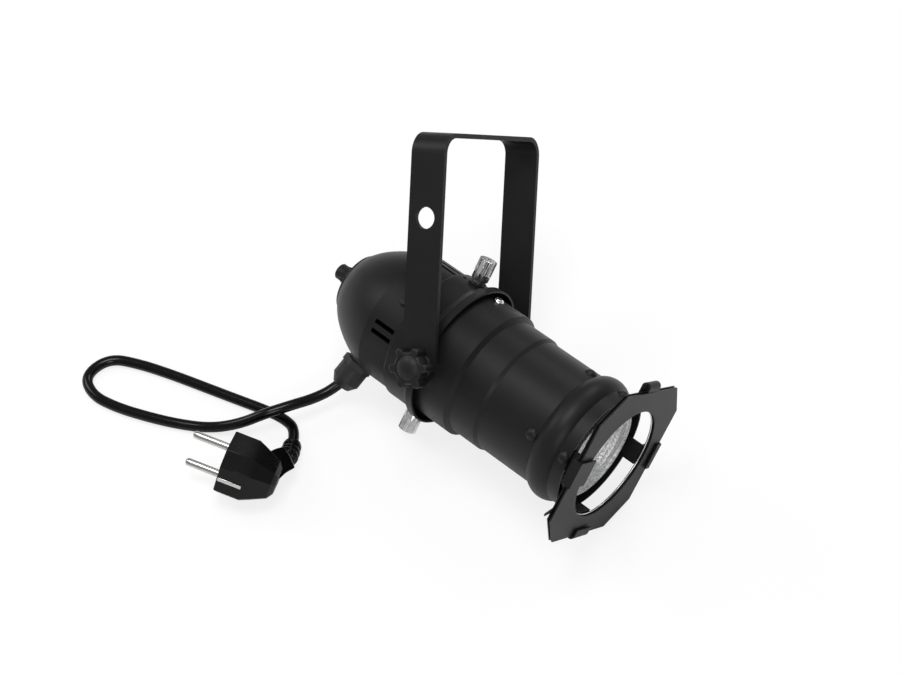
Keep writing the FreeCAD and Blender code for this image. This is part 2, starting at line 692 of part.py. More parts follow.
latch_back = HINGE_X + 1.15
latch_top = frame_half + CURL_LIFT + 1.4
curl_x = latch_back + CURL_R
latch = joined([
    hinge_cylinder(-KNUCKLE_HALF, KNUCKLE_HALF, HINGE_R),
    box(latch_back - 0.6, latch_back + ARM_T, hinge_y, hinge_y + 3,
        -KNUCKLE_HALF, KNUCKLE_HALF),
    arm_solid([
        (latch_back, hinge_y + HINGE_R + 0.4), (latch_back, latch_top),
        (curl_x, latch_top + CURL_R, curl_x + CURL_R, latch_top),
        (curl_x + CURL_R, frame_half + CURL_LIFT),
        (curl_x + CURL_R - ARM_T, frame_half + CURL_LIFT),
        (curl_x + CURL_R - ARM_T, latch_top),
        (curl_x, latch_top + CURL_R - ARM_T, latch_back + ARM_T, latch_top),
        (latch_back + ARM_T, hinge_y + HINGE_R + 0.4)], ARM_WIDTH)])
nodes["gel_latch"] = about_x(
    latch.cut(hinge_cylinder(-10, 10, HINGE_PIN_R + RUNNING)), 90)

rivets = []
for angle in (0, 90, 180, 270):
    for x, surface in zip(RIVET_XS, (TUBE_FRONT_R, NECK_R)):
        rivets.append(pan_head(x, angle, surface, RIVET_R, RIVET_H, RIVET_SHANK_R,
                               arm_in - 0.6))
nodes["arm_rivets"] = Part.makeCompound(rivets)


def frame_leaf(x, thickness):
    h = frame_half
    c = h - FRAME_CORNER
    steps = [(-h, -c), (-h, c), (-c, h), (c, h), (h, c), (h, -c), (c, -h), (-c, -h)]
    leaf = extruded(steps, lambda y, z: V(x, y, z), V(thickness, 0, 0))
    return leaf.cut(cylinder_x(x - 1, x + thickness + 1, FRAME_HOLE_R))


FOLD_WIDTH = 1.2
c = frame_half - FRAME_CORNER
fold = box(REAR_LEAF_X + REAR_LEAF_T, FRONT_LEAF_X, frame_half - FOLD_WIDTH, frame_half, -c, c)
tab = extruded([(-frame_half + 3, -22.0), (-frame_half - 5.6, -23.6),
                (-frame_half - 5.8, -22.4), (-frame_half + 3, -19.0)],
               lambda y, z: V(REAR_LEAF_X, y, z), V(REAR_LEAF_T, 0, 0))
nodes["gel_frame_rear"] = joined([frame_leaf(REAR_LEAF_X, REAR_LEAF_T), fold, tab])
nodes["gel_frame_front"] = frame_leaf(FRONT_LEAF_X, FRONT_LEAF_T)

# ---------------------------------------------------------------- gland
GLAND_HEX_R = 8.4
GLAND_NUT_R = 7.7
CORD_SQUEEZE = 0.05       # the gland and the boot grip the lead this much
cord_bore_r = CORD_R - CORD_SQUEEZE
hex_points = []
across = gland_out.cross(V(1, 0, 0)).normalize()
up_hex = across.cross(gland_out).normalize()
for i in range(7):
    a = math.radians(60 * i)
    hex_points.append(gland_seat + gland_out * 0.4 + across * (GLAND_HEX_R * math.cos(a))
                      + up_hex * (GLAND_HEX_R * math.sin(a)))
HEX_T = 3.6
gland_body = Part.Face(Part.makePolygon(hex_points)).extrude(gland_out * HEX_T)
gland_body = joined([gland_body, along_gland(-9, 2, GLAND_THREAD_R - 0.1)])
gland_body = gland_body.cut(along_gland(-20, 30, cord_bore_r))
inside = turned(mirrored_steps(housing_side(0.0)) + [(COLLAR_FRONT_X, 0), (DISC_EDGE[0], 0)])
gland_body = gland_body.cut(inside.common(along_gland(-2.0, 8, 20)).cut(
    along_gland(-20, 8, GLAND_THREAD_R - 0.1)))
nodes["gland_body"] = gland_body
NUT_START = HEX_T + 0.4
NUT_TAPER = 4.0
nut = joined([
    along_gland(NUT_START, GLAND_LENGTH - NUT_TAPER, GLAND_NUT_R),
    Part.makeCone(GLAND_NUT_R, 5.0, NUT_TAPER,
                  gland_seat + gland_out * (GLAND_LENGTH - NUT_TAPER), gland_out)])
nodes["gland_nut"] = nut.cut(along_gland(-20, 30, cord_bore_r))
locknut = along_gland(-8.5, -5.5, 8.6).cut(along_gland(-20, 30, GLAND_THREAD_R - 0.1))
nodes["gland_locknut"] = locknut


# ---------------------------------------------------------------- laying the light down
# At rest the far clamp knob and the gel frame's lower corner touch the surface, and
# the lead holds the gland's mouth at its own height.
def resting_up():
    up = V(0.04, -0.65, 0.76)
    corner = V(frame_front, frame_half - FRAME_CORNER, -frame_half)
    for _ in range(20):
        flat = V(up.x, 0, up.z).normalize()
        low_lobe = min((V(LOBE_PITCH_R * math.cos(a), 0, LOBE_PITCH_R * math.sin(a))
                        for a in (math.radians(LOBE_ANGLE + 360.0 / LOBE_COUNT * i)
                                  for i in range(LOBE_COUNT))), key=lambda p: p.dot(up))
        knob_point = low_lobe - flat * LOBE_R + V(0, star_end, 0)
        edge = (corner - knob_point).normalize()
        arm = gland_mouth - knob_point
        arm = arm - edge * arm.dot(edge)
        lean = math.asin(GLAND_REST / arm.Length)
        arm.normalize()
        square = edge.cross(arm).normalize()
        if square.z < 0:
            square = -square
        up = square * math.cos(lean) + arm * math.sin(lean)
    return up, knob_point


up, contact = resting_up()
along = (V(1, 0, 0) - up * up.x).normalize()
aside = up.cross(along)
turn = FreeCAD.Matrix(along.x, along.y, along.z, 0, aside.x, aside.y, aside.z, 0,
                      up.x, up.y, up.z, 0, 0, 0, 0, 1)
turn_only = FreeCAD.Placement(turn)
bounds = FreeCAD.BoundBox()
for shape in nodes.values():
    moved = shape.copy()
    moved.Placement = turn_only.multiply(moved.Placement)
    bounds.add(moved.optimalBoundingBox(False, False))
shift = V(-bounds.Center.x, -bounds.Center.y, -bounds.ZMin)
rest = FreeCAD.Placement(shift, turn_only.Rotation)
for name, shape in nodes.items():
    shape.Placement = rest.multiply(shape.Placement)


# ---------------------------------------------------------------- lead and plug
# These are built where they lie: X along the light, Y away from its near side, and
# Z up from the surface.
mouth = rest.multVec(gland_mouth)
out = turn_only.multVec(gland_out)
FLOOR_Z = CORD_R
CROSSING_Z = 13.9
ROUTE = [
    mouth - out * 5.5,
    mouth + out * 6.0,
    V(-61.2, -76.9, 9.2),
    V(-65.6, -87.0, CROSSING_Z),
    V(-72.2, -100.8, CROSSING_Z),
    V(-80.5, -112.0, 5.4),
    V(-92.5, -122.5, FLOOR_Z),
    V(-108.0, -133.0, FLOOR_Z),
    V(-123.0, -141.0, FLOOR_Z),
    V(-138.5, -147.5, FLOOR_Z),
    V(-155.0, -150.5, FLOOR_Z),
    V(-168.5, -139.5, FLOOR_Z),
    V(-166.5, -122.0, FLOOR_Z),
    V(-150.5, -114.5, FLOOR_Z),
    V(-131.0, -110.5, FLOOR_Z),
    V(-112.0, -106.0, FLOOR_Z),
    V(-95.0, -101.2, FLOOR_Z),
    V(-82.0, -96.0, FLOOR_Z),
    V(-70.1, -91.4, FLOOR_Z),
    V(-58.5, -94.5, 3.4),
    V(-53.4, -103.6, 4.6),
]
CORNER_SHARE = 0.45       # how much of the shorter run each bend uses


def lead_tube(points, radius):
    edges = []
    here = points[0]
    bends = []
    for before, corner, after in zip(points, points[1:], points[2:]):
        go_in = (corner - before).normalize()
        go_out = (after - corner).normalize()
        used = CORNER_SHARE * min((corner - before).Length, (after - corner).Length)
        half_turn = go_in.getAngle(go_out) / 2
        bend_r = used / math.tan(half_turn)
        start = corner - go_in * used
        end = corner + go_out * used
        to_middle = (go_out - go_in).normalize()
        middle = corner + to_middle * (bend_r / math.cos(half_turn) - bend_r)
        edges.append(Part.LineSegment(here, start).toShape())
        edges.append(Part.Arc(start, middle, end).toShape())
        here = end
        bends.append(bend_r)
    edges.append(Part.LineSegment(here, points[-1]).toShape())
    path = Part.Wire(edges)
    section = Part.Wire(Part.Circle(points[0], points[1] - points[0], radius).toShape())
    tube = path.makePipeShell([section], True, False)
    print("lead", round(path.Length, 1), "mm long, bends", [round(b, 1) for b in bends],
          "volume", round(tube.Volume, 1), "section x length",
          round(math.pi * radius ** 2 * path.Length, 1))
    return tube


mains_cord = lead_tube(ROUTE, CORD_R)
nodes["mains_cord"] = mains_cord

# The plug lies on its side: its pins one above the other, its cord low.
PLUG_R = 16.0
PLUG_FACE = V(-66.6, -137.2, PLUG_R + 0.1)
PLUG_IN = V(0.958, 0.286, 0).normalize()
PLUG_SIDE = V(0.251, -0.84, 0.481)
PLUG_SIDE = (PLUG_SIDE - PLUG_IN * PLUG_SIDE.dot(PLUG_IN)).normalize()
PLUG_PINS = PLUG_SIDE.cross(PLUG_IN).normalize()
PIN_PITCH = 19.0
PIN_LENGTH = 19.0
PIN_R = 2.4
PLUG_RIM_L = 13.5
PLUG_BODY_L = 28.5
PLUG_BACK_R = 9.0
STRIP_W = 2.6
STRIP_T = 0.8
plug_frame = FreeCAD.Placement(FreeCAD.Matrix(
    PLUG_IN.x, PLUG_PINS.x, PLUG_SIDE.x, PLUG_FACE.x,
    PLUG_IN.y, PLUG_PINS.y, PLUG_SIDE.y, PLUG_FACE.y,
    PLUG_IN.z, PLUG_PINS.z, PLUG_SIDE.z, PLUG_FACE.z, 0, 0, 0, 1))


def in_plug(shape):
    copy = shape.copy()
    copy.Placement = plug_frame.multiply(copy.Placement)
    return copy


def plug_point(along, pins, side):
    return plug_frame.multVec(V(along, pins, side))


plug_body = turned([
    (0, 0), (0, PLUG_R - 0.8), (0.8, PLUG_R), (PLUG_RIM_L, PLUG_R),
    (PLUG_RIM_L + 1.0, PLUG_R - 1.0), (PLUG_BODY_L - 1.5, PLUG_BACK_R),
    (PLUG_BODY_L, PLUG_BACK_R - 1.5), (PLUG_BODY_L, 0)])
for side in (-1, 1):
    plug_body = plug_body.cut(cylinder_x(-1, 3.0, 2.8).translate(V(0, side * 40, 0)))
strips = []
for side in (-1, 1):
    deep = PLUG_R - 1.4
    strip = box(0.6, 16.0, -STRIP_W / 2, STRIP_W / 2, deep, deep + 1.4 + STRIP_T)
    if side < 0:
        strip = box(0.6, 12.5, -STRIP_W / 2, STRIP_W / 2, -deep - 1.4 - STRIP_T * 0.1, -deep)
    strips.append(strip)
pin_solids = []
for side in (-1, 1):
    pin = cylinder_x(-PIN_LENGTH, 4.0, PIN_R)
    tip = [e for e in pin.Edges if len(e.Vertexes) == 1 and e.CenterOfMass.x < 0]
    pin = pin.makeFillet(PIN_R * 0.8, tip)
    pin.translate(V(0, side * PIN_PITCH / 2, 0))
    pin_solids.append(pin)
plug_body = plug_body.cut(pin_solids[0]).cut(pin_solids[1])
plug_body = in_plug(plug_body.cut(strips[0]).cut(strips[1]))
nodes["plug_pins"] = Part.makeCompound([in_plug(p) for p in pin_solids])
nodes["plug_earth_strips"] = Part.makeCompound([in_plug(p) for p in strips])

# The boot runs from the plug's body down to the lead.
boot_end = ROUTE[-1] + (ROUTE[-2] - ROUTE[-1]).normalize() * 1.5
boot_root = plug_point(20.5, 0.0, -5.0)
boot_mid = V(-49.0, -111.0, 7.6)
boot_edges = [Part.Arc(boot_end, boot_mid, boot_root).toShape()]
boot_wire = Part.Wire(boot_edges)
boot_edge = boot_edges[0]
first, last = boot_edge.ParameterRange


def boot_section(share, radius):
    u = first + (last - first) * share
    return Part.Wire(Part.Circle(boot_edge.valueAt(u), boot_edge.tangentAt(u), radius).toShape())


BOOT_R = 4.3
BOOT_ROOT_R = 7.6
sections = [boot_section(0.0, BOOT_R), boot_section(0.35, 5.0), boot_section(0.7, 6.6),
            boot_section(1.0, BOOT_ROOT_R)]
boot = Part.makeLoft(sections, True, False)
groove_out = Part.makeLoft([boot_section(0.08, 5.2), boot_section(0.13, 5.2)], True, True)
groove_in = Part.makeLoft([boot_section(0.07, 4.0), boot_section(0.14, 4.0)], True, True)
groove_2_out = Part.makeLoft([boot_section(0.2, 5.6), boot_section(0.25, 5.6)], True, True)
groove_2_in = Part.makeLoft([boot_section(0.19, 4.2), boot_section(0.26, 4.2)], True, True)
boot = boot.cut(groove_out.cut(groove_in)).cut(groove_2_out.cut(groove_2_in))
boot = boot.cut(plug_body)
boot = max(boot.Solids, key=lambda s: s.Volume)
lead_end_bore = Part.makeCylinder(CORD_R - CORD_SQUEEZE, 14.0,
                                  ROUTE[-1] + (ROUTE[-2] - ROUTE[-1]).normalize() * 8.0,
                                  ROUTE[-1] - ROUTE[-2])
nodes["plug_boot"] = boot.cut(lead_end_bore)
nodes["plug_body"] = plug_body

print("latch pin", tuple(round(v, 2) for v in rest.multVec(V(HINGE_X, 0, hinge_y))))
for name, shape in nodes.items():
    if not shape.isValid():
        print("INVALID", name)
    shape.exportStep(os.path.join("parts", name + ".step"))
    print(name, len(shape.Solids), round(shape.Volume, 1))
print("up", tuple(round(v, 5) for v in up), "bounds", bounds)
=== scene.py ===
"""A small stage spotlight, lying on a pale surface with its lead and plug."""

import json
import math

import bmesh
import bpy
from mathutils import Matrix, Vector


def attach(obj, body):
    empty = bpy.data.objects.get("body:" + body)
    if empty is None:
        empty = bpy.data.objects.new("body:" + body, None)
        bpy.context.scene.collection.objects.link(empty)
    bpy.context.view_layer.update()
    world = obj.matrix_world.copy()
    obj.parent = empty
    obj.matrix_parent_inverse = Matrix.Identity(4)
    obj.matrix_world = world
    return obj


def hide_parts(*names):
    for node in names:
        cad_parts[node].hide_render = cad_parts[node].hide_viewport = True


bl_info = {
    "name": "Small Stage Spotlight",
    "version": (1, 0, 0),
    "blender": (4, 5, 0),
    "location": "View3D > Sidebar > Spotlight",
    "description": "Builds the finish and the fine pieces of a small stage spotlight",
    "category": "Object",
}

MM = 0.001

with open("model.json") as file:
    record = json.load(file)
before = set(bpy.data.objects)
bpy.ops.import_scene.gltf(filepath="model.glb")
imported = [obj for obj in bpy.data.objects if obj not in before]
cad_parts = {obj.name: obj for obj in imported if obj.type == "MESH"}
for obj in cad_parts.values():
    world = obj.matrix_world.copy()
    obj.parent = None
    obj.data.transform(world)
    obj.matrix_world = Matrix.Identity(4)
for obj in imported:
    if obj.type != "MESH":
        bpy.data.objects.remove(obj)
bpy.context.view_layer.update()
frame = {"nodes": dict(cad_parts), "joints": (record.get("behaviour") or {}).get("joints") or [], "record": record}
nodes = frame["nodes"]
joints = {j["name"]: j for j in frame["joints"]}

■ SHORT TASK
What is wanted is an exact copy of the lines from the line containing "rest.multVec(V(HINGE_X, 0, hinge_y))))" to the line containing "if empty is", both lines included, and of no other line.

■ WRITTEN RESPONSE
print("latch pin", tuple(round(v, 2) for v in rest.multVec(V(HINGE_X, 0, hinge_y))))
for name, shape in nodes.items():
    if not shape.isValid():
        print("INVALID", name)
    shape.exportStep(os.path.join("parts", name + ".step"))
    print(name, len(shape.Solids), round(shape.Volume, 1))
print("up", tuple(round(v, 5) for v in up), "bounds", bounds)
=== scene.py ===
"""A small stage spotlight, lying on a pale surface with its lead and plug."""

import json
import math

import bmesh
import bpy
from mathutils import Matrix, Vector


def attach(obj, body):
    empty = bpy.data.objects.get("body:" + body)
    if empty is None:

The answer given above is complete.